Monsoon is the honest caveat. The Watch 7 handles sweat and rain without drama for running, but it is a lifestyle smartwatch, not a dive computer — do not treat it as monsoon-proof for anything beyond a wet run. Wipe it dry, let the band breathe, and it will live a long life.
Price and where to buy in India
₹32,999 puts the Galaxy Watch 7 in genuine smartwatch-premium territory — above the more affordable Galaxy Watch FE, in the same breath as the better fitness-leaning smartwatches. The way to read that price is not “is this a good running watch for the money” but “is this a good everyday watch that also runs well.” On the second question it earns its keep.

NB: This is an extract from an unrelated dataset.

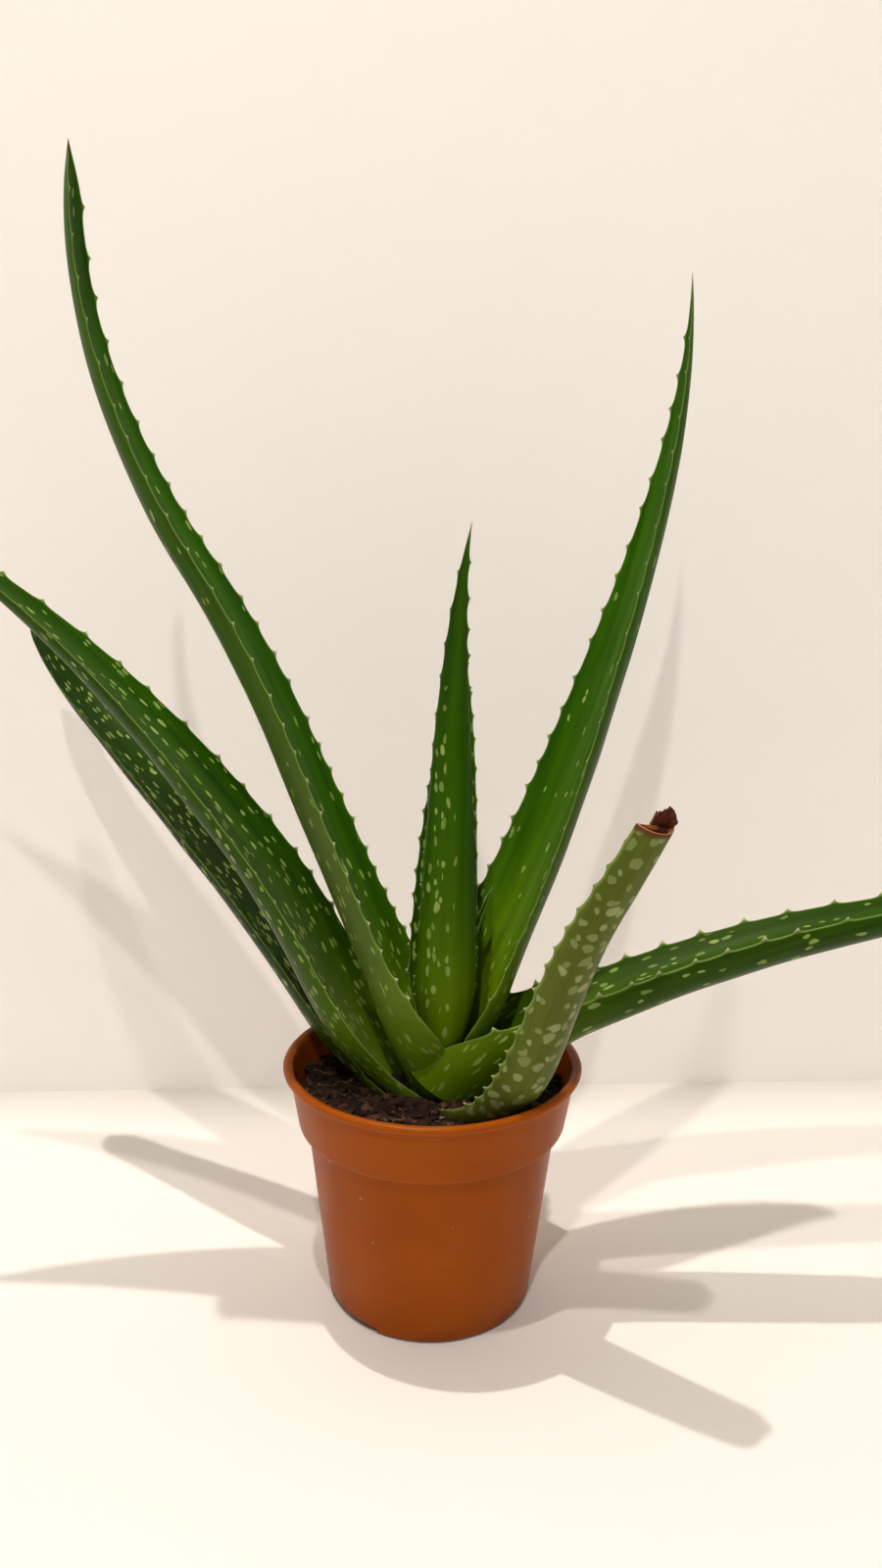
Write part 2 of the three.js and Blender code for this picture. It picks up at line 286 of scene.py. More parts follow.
dust_cells = wire(tree, "TexVoronoi", {"Vector": at, "Scale": 230, "Randomness": 1.0})
dust_pick = wire(tree, "SeparateColor", {"Color": dust_cells.outputs["Color"]}).outputs[0]
dust = times(tree, between(tree, dust_cells.outputs["Distance"], 0.16, 0.05),
             between(tree, dust_pick, 0.965, 0.975))
plastic_colour = blended(tree, times(tree, dust, 0.7), plastic_colour, (0.055, 0.022, 0.010))
lime = between(tree, dust_pick, 0.022, 0.014)
lime = times(tree, between(tree, dust_cells.outputs["Distance"], 0.2, 0.07), lime)
plastic_colour = blended(tree, times(tree, lime, 0.65), plastic_colour, (0.52, 0.33, 0.2))
# The pot is darker towards its bottom, in cloudy patches.
foot_darkening = times(tree, between(tree, height, 0.010, 0.0), between(tree, clouds, 0.4, 0.6))
plastic_colour = blended(tree, times(tree, foot_darkening, 0.35), plastic_colour, (0.09, 0.03, 0.012))
tree.links.new(plastic_colour, skin.inputs["Base Color"])
rough = plus(tree, 0.30, times(tree, clouds, 0.14))
rough = plus(tree, rough, times(tree, scuffs, 0.25))
tree.links.new(rough, skin.inputs["Roughness"])
mould_lines = grainy(tree, stretched(tree, at, (14, 14, 260)), 1, 2)
relief = plus(tree, times(tree, clouds, 0.9), times(tree, mould_lines, 0.5))
relief = plus(tree, relief, times(tree, scuffs, -0.12))
relief = plus(tree, relief, times(tree, fine, 0.03))
roughened(tree, skin, relief, 0.4 * MM, 0.6)
skin.inputs["Specular IOR Level"].default_value = 0.13
skin.inputs["Specular Tint"].default_value = (1.0, 0.75, 0.5, 1)
pot.data.materials.clear()
pot.data.materials.append(plastic)
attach(pot, "root")
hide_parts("pot")


# ---------------------------------------------------------------- the potting mix
# Dark peat and bark pressed into the pot round the plant's crown, lumpy on top and banked up
# the wall at the left. Loose chips, fibres and grit lie on it.
mix_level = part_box("potting_mix")[1].z - 1.2 * MM
collar_slope = 3.4 / 22
mix_gap = 0.35 * MM
mix_radius = collar_foot_radius + collar_slope * (mix_level - collar_foot) - pot_wall - mix_gap
mix_steps = 54
mix_turns = 200
fibre_count = 150


def mix_surface(x, y):
    """How high the potting mix stands at a place inside the pot."""
    out = math.hypot(x, y) / mix_radius
    turn = math.atan2(y, x)
    bank = 3.4 * MM * max(0, math.cos(turn - math.radians(205))) ** 2 * out ** 3
    bank += 1.6 * MM * max(0, math.cos(turn - math.radians(330))) ** 4 * out ** 4
    heap = 4.2 * MM * math.exp(-((out - 0.36) / 0.16) ** 2)
    lumps = noise.noise((x * 110, y * 110, 0.3)) * 1.5
    lumps += noise.noise((x * 260, y * 260, 4.1)) * 0.9
    specks = noise.noise((x * 700, y * 700, 7.7)) * 0.45
    specks += noise.noise((x * 1500, y * 1500, 2.2)) * 0.22
    return mix_level - 0.9 * MM + bank + heap + (lumps + specks) * MM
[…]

Buy it from Samsung's official India store, where pricing, warranty and genuine stock are clean, or from Samsung's authorised retail. Avoid grey-market listings that quote a suspiciously low number; smartwatch warranty and software updates only follow the official channel, and on a ₹32,999 device that backstop is the point. You can see how it stacks up against rivals on our watch comparison tool, and browse the rest of the lineup in our Samsung watch section.
The honest verdict
The Samsung Galaxy Watch 7 is the right watch for the runner whose life is bigger than running. It tracks accurately with dual-band GPS, lasts a day and a half of ordinary use, carries your music and your payments, reads your recovery, and shows you home on its maps — all on a 34-gram body with the best screen in its class. For the dawn-loop runner, the half-marathon builder, the parent stealing 40 minutes before the house wakes, it is a quietly excellent companion at ₹32,999. For the runner who has folded running into the centre of everything, a dedicated running watch will serve the data and the battery better. Know which runner you are, and the decision makes itself.